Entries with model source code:

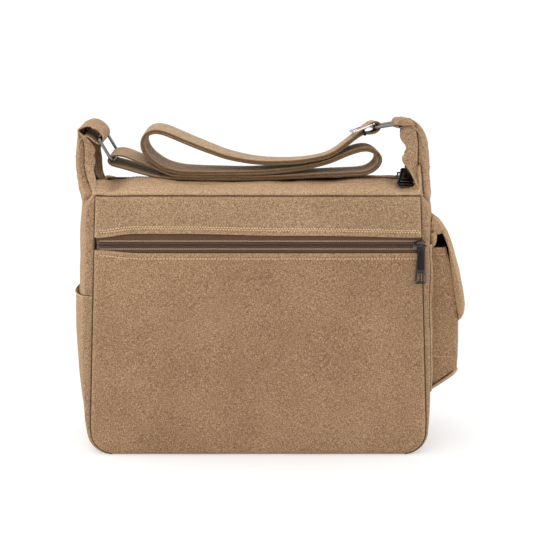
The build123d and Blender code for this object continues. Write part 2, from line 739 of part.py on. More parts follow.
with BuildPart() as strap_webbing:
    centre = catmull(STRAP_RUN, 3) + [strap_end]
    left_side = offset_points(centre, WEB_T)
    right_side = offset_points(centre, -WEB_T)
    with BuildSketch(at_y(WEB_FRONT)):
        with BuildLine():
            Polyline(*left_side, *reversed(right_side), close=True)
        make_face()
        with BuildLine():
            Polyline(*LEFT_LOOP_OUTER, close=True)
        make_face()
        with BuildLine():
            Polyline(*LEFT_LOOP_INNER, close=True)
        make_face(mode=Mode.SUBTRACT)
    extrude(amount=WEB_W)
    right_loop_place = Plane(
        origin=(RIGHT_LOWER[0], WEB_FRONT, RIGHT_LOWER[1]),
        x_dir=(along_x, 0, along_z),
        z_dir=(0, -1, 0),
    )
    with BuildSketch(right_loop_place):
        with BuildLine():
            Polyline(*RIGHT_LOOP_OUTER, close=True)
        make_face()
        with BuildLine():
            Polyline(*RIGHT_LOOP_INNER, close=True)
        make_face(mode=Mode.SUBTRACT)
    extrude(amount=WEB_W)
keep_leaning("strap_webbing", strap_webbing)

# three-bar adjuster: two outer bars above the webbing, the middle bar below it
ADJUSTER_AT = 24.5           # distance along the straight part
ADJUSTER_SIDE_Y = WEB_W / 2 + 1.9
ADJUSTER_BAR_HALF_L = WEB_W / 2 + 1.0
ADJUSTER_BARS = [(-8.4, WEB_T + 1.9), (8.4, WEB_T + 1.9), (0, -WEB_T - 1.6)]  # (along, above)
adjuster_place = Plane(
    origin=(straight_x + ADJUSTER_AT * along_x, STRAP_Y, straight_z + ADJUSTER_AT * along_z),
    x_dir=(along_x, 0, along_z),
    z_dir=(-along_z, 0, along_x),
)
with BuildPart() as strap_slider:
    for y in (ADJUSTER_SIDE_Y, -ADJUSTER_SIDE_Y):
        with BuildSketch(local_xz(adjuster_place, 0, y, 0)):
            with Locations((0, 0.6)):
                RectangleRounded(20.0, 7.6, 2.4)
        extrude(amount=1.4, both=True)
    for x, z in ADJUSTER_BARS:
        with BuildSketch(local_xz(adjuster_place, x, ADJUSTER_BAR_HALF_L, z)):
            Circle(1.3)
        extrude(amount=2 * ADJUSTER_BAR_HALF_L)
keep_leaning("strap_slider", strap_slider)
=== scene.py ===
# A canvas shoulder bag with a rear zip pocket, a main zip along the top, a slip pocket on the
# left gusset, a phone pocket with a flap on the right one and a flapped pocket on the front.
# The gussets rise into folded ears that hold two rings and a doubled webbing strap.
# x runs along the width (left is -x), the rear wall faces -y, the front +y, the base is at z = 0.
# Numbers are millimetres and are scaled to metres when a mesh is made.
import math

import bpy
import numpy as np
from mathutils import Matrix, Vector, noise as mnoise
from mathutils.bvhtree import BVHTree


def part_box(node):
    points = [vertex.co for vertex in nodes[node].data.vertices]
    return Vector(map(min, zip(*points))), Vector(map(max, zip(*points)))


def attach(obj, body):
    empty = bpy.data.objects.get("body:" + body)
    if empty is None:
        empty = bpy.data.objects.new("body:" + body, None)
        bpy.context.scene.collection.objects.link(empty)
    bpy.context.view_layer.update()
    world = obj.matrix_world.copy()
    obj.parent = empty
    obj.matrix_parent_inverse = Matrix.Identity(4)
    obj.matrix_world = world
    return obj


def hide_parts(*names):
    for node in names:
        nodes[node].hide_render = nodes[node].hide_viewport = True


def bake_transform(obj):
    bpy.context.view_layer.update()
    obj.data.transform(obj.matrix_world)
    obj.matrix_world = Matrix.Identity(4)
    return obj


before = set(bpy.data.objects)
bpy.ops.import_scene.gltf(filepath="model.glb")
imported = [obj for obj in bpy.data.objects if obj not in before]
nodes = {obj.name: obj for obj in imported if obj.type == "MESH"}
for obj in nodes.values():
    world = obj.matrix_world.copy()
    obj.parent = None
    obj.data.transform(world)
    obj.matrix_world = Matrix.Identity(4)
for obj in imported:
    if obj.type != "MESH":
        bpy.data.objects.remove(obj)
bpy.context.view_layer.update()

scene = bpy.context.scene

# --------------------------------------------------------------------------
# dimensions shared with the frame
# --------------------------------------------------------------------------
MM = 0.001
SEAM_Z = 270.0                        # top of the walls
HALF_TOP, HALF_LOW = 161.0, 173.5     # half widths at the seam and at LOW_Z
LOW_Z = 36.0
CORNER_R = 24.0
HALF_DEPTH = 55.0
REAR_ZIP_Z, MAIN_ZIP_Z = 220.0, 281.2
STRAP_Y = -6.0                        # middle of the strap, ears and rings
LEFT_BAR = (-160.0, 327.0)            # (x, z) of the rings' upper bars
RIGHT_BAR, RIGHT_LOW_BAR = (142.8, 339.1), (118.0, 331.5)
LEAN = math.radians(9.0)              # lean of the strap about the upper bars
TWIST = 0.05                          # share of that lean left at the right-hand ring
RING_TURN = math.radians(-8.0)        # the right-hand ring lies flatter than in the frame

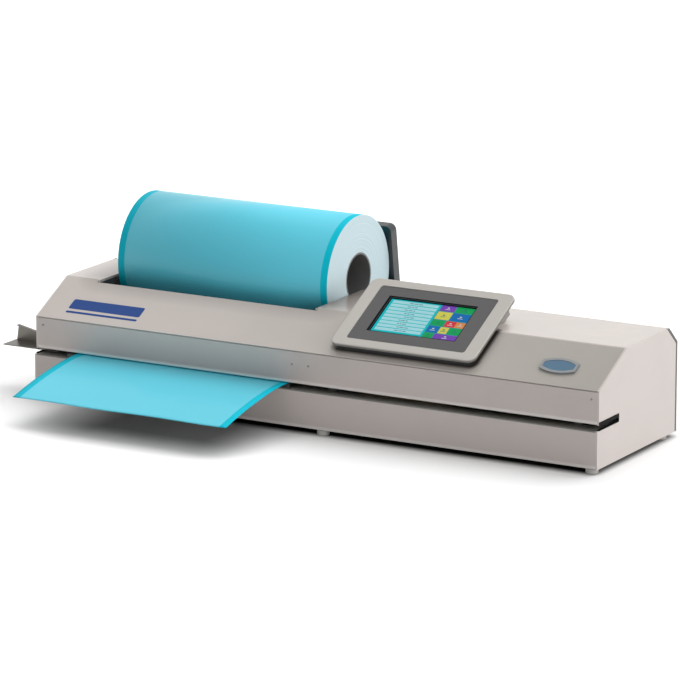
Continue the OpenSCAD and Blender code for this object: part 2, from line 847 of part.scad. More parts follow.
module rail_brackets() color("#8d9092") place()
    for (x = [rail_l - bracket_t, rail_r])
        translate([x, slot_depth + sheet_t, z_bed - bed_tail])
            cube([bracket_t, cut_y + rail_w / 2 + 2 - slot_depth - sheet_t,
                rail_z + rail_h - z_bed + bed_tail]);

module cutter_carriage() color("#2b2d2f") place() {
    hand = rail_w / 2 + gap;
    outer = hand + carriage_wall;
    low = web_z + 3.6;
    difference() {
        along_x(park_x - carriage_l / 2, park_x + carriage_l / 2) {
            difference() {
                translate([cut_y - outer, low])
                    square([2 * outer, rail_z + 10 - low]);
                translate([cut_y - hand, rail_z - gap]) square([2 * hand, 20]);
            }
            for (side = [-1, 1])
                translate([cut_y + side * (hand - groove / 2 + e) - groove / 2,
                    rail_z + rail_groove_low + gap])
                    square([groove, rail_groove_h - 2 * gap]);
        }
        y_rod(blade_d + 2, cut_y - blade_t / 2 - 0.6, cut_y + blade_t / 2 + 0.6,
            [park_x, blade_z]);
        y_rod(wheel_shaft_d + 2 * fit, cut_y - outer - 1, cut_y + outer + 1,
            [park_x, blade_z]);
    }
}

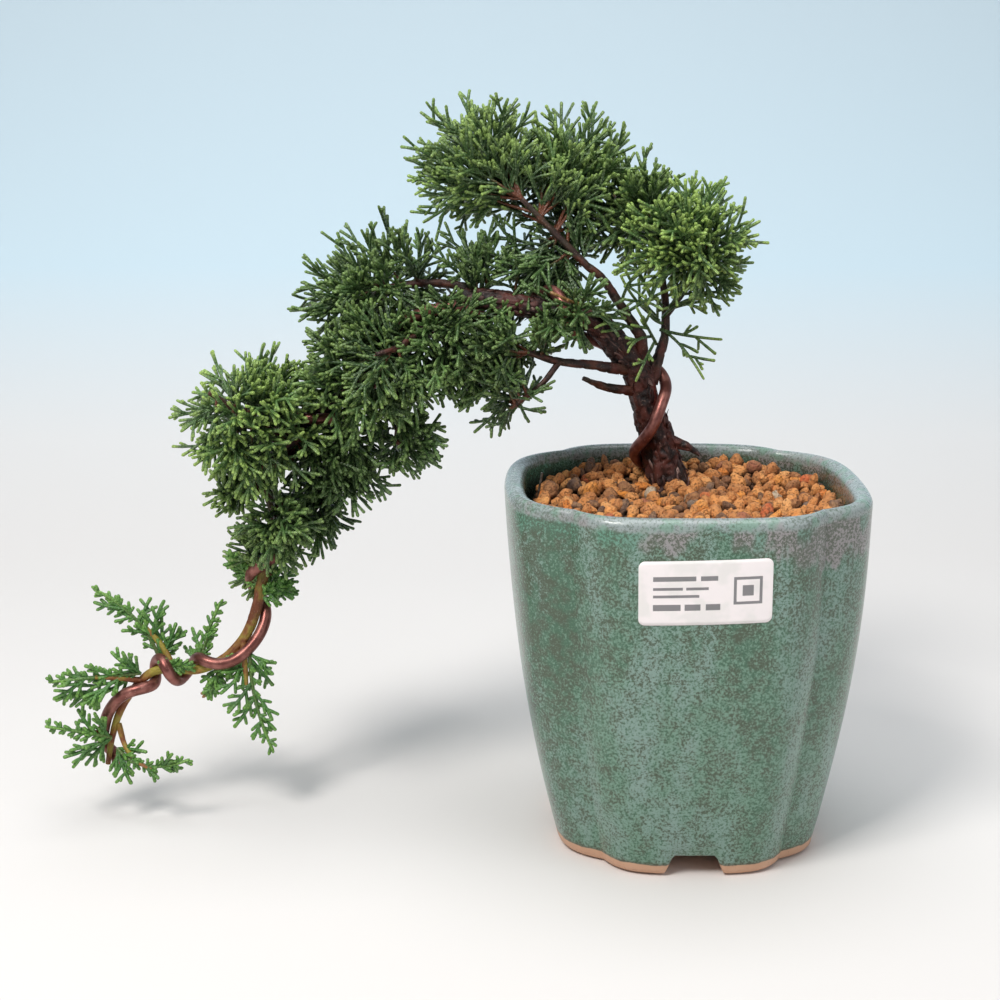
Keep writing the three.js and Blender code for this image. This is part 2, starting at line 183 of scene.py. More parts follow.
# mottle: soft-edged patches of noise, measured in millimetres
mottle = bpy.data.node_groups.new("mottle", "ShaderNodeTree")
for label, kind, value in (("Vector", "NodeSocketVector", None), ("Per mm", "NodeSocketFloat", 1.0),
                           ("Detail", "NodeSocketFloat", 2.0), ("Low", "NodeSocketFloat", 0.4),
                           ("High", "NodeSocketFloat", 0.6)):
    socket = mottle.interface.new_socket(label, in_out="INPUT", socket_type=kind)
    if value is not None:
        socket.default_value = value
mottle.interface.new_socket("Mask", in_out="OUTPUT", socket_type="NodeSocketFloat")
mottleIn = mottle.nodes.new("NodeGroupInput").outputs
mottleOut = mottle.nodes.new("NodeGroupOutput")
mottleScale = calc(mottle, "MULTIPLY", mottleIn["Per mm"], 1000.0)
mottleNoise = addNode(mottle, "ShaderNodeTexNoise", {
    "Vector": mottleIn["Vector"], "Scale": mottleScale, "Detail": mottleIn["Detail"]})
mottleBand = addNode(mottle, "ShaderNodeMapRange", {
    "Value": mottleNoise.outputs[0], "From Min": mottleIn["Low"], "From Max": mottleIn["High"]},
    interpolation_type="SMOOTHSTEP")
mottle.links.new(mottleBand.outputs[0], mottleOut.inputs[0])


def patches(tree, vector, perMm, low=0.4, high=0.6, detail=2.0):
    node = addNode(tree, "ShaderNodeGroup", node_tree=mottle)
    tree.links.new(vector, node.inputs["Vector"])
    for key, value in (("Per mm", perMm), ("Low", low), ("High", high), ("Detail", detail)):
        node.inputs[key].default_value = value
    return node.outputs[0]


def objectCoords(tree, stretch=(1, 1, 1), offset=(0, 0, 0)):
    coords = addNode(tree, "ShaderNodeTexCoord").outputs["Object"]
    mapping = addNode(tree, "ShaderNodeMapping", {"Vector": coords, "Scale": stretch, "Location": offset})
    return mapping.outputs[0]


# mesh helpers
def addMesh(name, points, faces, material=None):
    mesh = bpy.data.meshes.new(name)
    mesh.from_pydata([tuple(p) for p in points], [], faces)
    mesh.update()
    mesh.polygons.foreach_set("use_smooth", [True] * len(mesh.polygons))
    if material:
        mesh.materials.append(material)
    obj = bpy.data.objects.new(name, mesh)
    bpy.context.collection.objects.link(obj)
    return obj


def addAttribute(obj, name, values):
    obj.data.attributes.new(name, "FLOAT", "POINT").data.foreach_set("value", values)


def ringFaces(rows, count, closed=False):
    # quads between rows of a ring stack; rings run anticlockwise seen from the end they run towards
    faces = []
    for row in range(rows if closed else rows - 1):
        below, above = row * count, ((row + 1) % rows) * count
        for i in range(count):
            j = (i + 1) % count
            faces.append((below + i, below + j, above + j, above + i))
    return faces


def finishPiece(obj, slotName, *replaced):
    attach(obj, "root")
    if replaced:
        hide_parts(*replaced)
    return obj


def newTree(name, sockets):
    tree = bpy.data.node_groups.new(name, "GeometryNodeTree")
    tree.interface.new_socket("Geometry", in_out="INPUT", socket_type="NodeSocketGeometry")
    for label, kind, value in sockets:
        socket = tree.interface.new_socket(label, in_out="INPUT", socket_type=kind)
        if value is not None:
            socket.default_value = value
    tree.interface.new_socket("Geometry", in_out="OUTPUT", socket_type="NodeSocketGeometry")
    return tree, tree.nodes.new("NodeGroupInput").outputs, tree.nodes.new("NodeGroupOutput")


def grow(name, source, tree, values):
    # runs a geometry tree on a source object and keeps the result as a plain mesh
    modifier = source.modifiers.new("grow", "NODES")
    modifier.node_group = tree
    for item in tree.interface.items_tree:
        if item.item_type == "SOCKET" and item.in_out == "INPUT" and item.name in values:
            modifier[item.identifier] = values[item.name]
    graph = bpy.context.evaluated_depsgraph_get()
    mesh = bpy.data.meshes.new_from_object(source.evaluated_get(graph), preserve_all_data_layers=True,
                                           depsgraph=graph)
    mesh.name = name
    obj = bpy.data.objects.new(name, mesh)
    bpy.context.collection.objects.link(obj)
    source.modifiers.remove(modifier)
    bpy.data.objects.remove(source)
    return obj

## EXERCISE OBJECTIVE
Print exactly the lines above from the one with "ADJUSTER_BAR_HALF_L = WEB_W / 2 + 1.0" to the one with "if empty is", including both.

## ANSWER
ADJUSTER_BAR_HALF_L = WEB_W / 2 + 1.0
ADJUSTER_BARS = [(-8.4, WEB_T + 1.9), (8.4, WEB_T + 1.9), (0, -WEB_T - 1.6)]  # (along, above)
adjuster_place = Plane(
    origin=(straight_x + ADJUSTER_AT * along_x, STRAP_Y, straight_z + ADJUSTER_AT * along_z),
    x_dir=(along_x, 0, along_z),
    z_dir=(-along_z, 0, along_x),
)
with BuildPart() as strap_slider:
    for y in (ADJUSTER_SIDE_Y, -ADJUSTER_SIDE_Y):
        with BuildSketch(local_xz(adjuster_place, 0, y, 0)):
            with Locations((0, 0.6)):
                RectangleRounded(20.0, 7.6, 2.4)
        extrude(amount=1.4, both=True)
    for x, z in ADJUSTER_BARS:
        with BuildSketch(local_xz(adjuster_place, x, ADJUSTER_BAR_HALF_L, z)):
            Circle(1.3)
        extrude(amount=2 * ADJUSTER_BAR_HALF_L)
keep_leaning("strap_slider", strap_slider)
=== scene.py ===
# A canvas shoulder bag with a rear zip pocket, a main zip along the top, a slip pocket on the
# left gusset, a phone pocket with a flap on the right one and a flapped pocket on the front.
# The gussets rise into folded ears that hold two rings and a doubled webbing strap.
# x runs along the width (left is -x), the rear wall faces -y, the front +y, the base is at z = 0.
# Numbers are millimetres and are scaled to metres when a mesh is made.
import math

import bpy
import numpy as np
from mathutils import Matrix, Vector, noise as mnoise
from mathutils.bvhtree import BVHTree


def part_box(node):
    points = [vertex.co for vertex in nodes[node].data.vertices]
    return Vector(map(min, zip(*points))), Vector(map(max, zip(*points)))


def attach(obj, body):
    empty = bpy.data.objects.get("body:" + body)
    if empty is None:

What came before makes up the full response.